The generated list concluded that the top threat trends for 2018 are: a continued increase in ransomware, more attacks on Bitcoin users and companies, more exploitation of the internet of things (IoT), more nation state attacks, something unintelligible about the General Data Protection Regulation which is set to be implemented in the EU next year, more use of machine learning, and something inscrutable about company budgets for infosec. Shortridge’s Markov chain-produced blog post seems to show that infosec bloggers are in agreement that many current trends will continue, that GDPR will happen, and that companies should spend more money on cybersecurity.

The post actually included some uncannily good advice. Shortridge’s favorite lines included, “We are at the rising edge of a return to securing applications instead of building complex, expensive and defensive strategies for APT (advanced persistent threat) attacks” — meaning that developers will focus on realistic common threats for their specific products, rather than trying to guard against highly sophisticated attackers such as a state sponsored hacking group. “It’s a prediction that is surprisingly wise, and one that I sure hope comes true,” she said.

“I also enjoyed the accidental cynicism of some lines, such as, ‘The goal of GDPR is to harmonize data so privacy watchdogs can interfere with businesses worldwide,’” she said. “The point that machine learning ‘should be considered an additional security layer incorporated into an in-depth defense strategy, and not a silver bullet,’ is actually valuable advice, and I think placing credence in it would benefit the industry.”

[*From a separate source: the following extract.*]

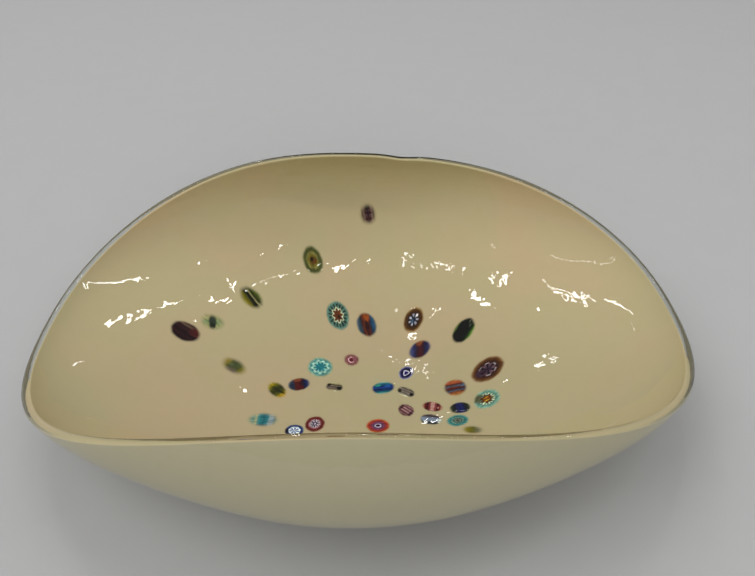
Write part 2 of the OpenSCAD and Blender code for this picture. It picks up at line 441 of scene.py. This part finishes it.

But as if to prove her point, Shortridge’s post was picked up by another cybersecurity blog, which summarized and linked to it as if it were a genuine attempt at forecasting. “The end of the year is the time for summing up the results and discussing the upcoming trends,” wrote the author, which may have been a bot itself. “The security forecasts for 2018 demonstrate many problems that can be used.” Indeed.

As for Shortridge’s predictions for 2018, she thinks there won’t be many surprises. “I personally believe information security stays the same at a macro level far more than most suggest. When you go back and read articles from more than 10 years ago, it’s frustrating how well they could still apply today,” she said. “There are specific new technologies that might create new dynamics... But at a higher level, I still believe ‘threats’ will overwhelmingly be social engineering-based and attackers will continually test for basic security failures like using default passwords or leaving longstanding vulnerabilities unpatched.”

Update: This story has been updated with comments from Shortridge.